Within equity funds, Europe and Asia were the bright spots, with money still flowing out of the UK. Tracker funds had their worst month for a while, registering only £171 million of net new sales. Institutional investors proved more skittish than their retail counterparts, withdrawing £449 million from funds in November.

Laith Khalaf, Senior Analyst, Hargreaves Lansdown: ‘It’s hard to fathom why bond funds have gained such popularity at a time of rising inflation and tightening monetary policy, both of which make wringing returns out of an already fully-priced fixed income market look like an uphill struggle.

Portfolio rebalancing is one possible answer, as investors may have taken profits on equities and topped up their bond holdings to maintain their preferred asset allocation. In addition, after ten years of ultra-low interest rates, perhaps some cash investors have finally given up the ghost and traded up the risk spectrum in search of a higher income.

Earlier this week, bond guru Bill Gross called the start of the bond bear market, though in January 2010 he also told us that the UK gilt market sat on a bed of nitroglycerine, at which point yields were three times higher than they are today. To be fair, he wasn’t alone, and hindsight is a wonderful thing.

Today, monetary policy looks like it is going to tighten very slowly, which suggests the bond bubble may deflate rather than burst. However that’s still going to make turning a profit on bond investment more challenging.
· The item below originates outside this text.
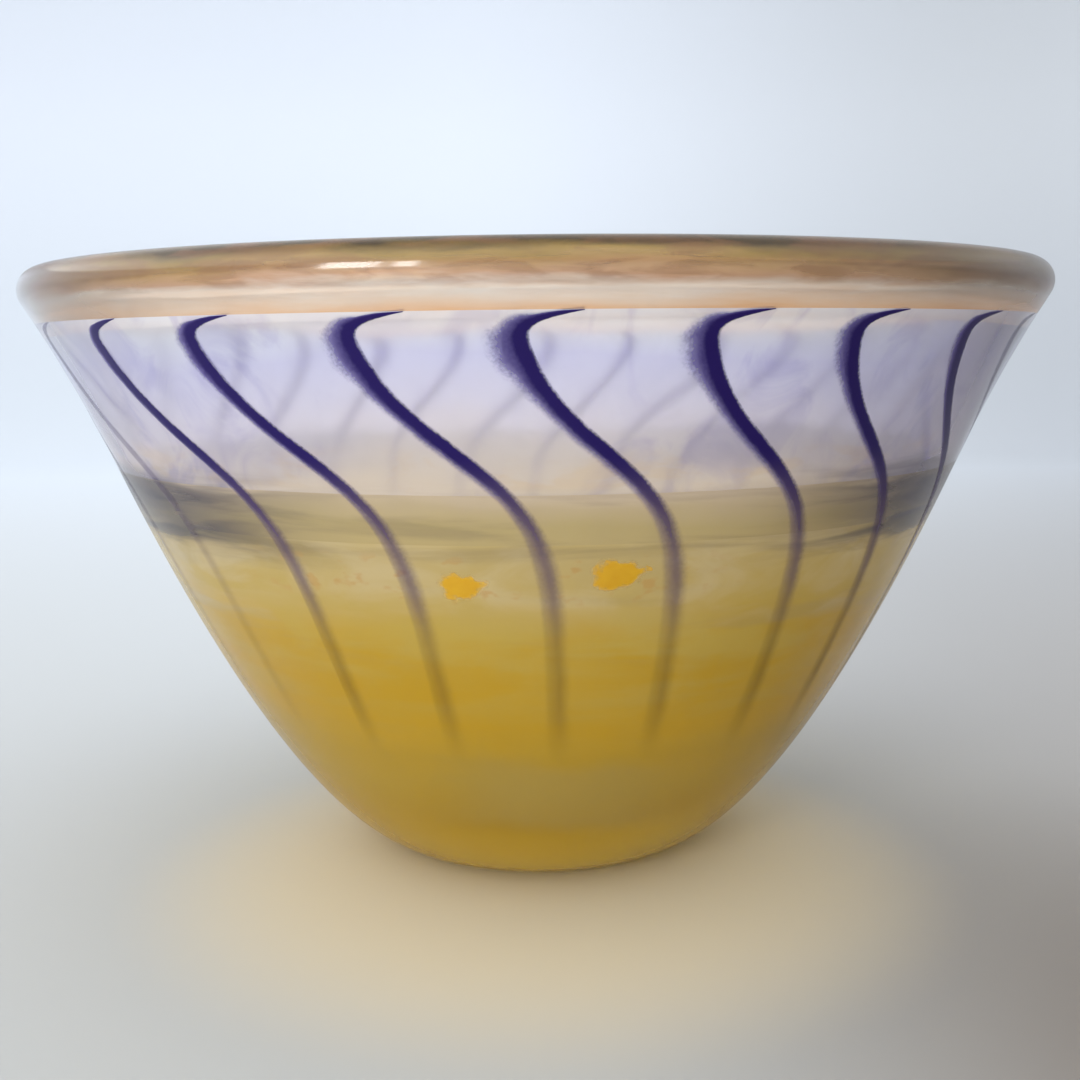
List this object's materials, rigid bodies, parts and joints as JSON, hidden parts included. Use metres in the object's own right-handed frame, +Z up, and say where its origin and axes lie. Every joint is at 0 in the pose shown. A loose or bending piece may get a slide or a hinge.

Bonds do provide some diversification to a portfolio in case things don’t go as swimmingly as planned, after all, monetary policy can go in both directions, even at these low levels. Perhaps therein lies the rub – there is a great deal of negativity towards the UK, as evidenced by continued withdrawals from UK equity funds. This pessimism may well be manifesting itself in bigger bond inflows, as investors seek to protect against some of the risk that they see emanating from the Brexit negotiations and a weak government.

Despite withdrawing money from UK equities, investors have shown themselves willing to invest in international stock markets, particularly Europe and Asia. This continues a trend we saw throughout last year as investors looked overseas to fill up their equity boots.

Tracker fund sales stuttered in November, though the secular growth in passive vehicles still has some legs in it, particularly with pension auto-enrolment increasing the flow of money into default funds. It’s perhaps no coincidence that in November weak sales were recorded in both tracker funds and the North American sector, seeing as the efficient US stock market is a prime candidate for passive investment.

Furthermore, in an environment where there is some concern over stock market valuation, particularly in the US, it’s not too surprising to see some reallocation away from passive vehicles towards more active strategies.’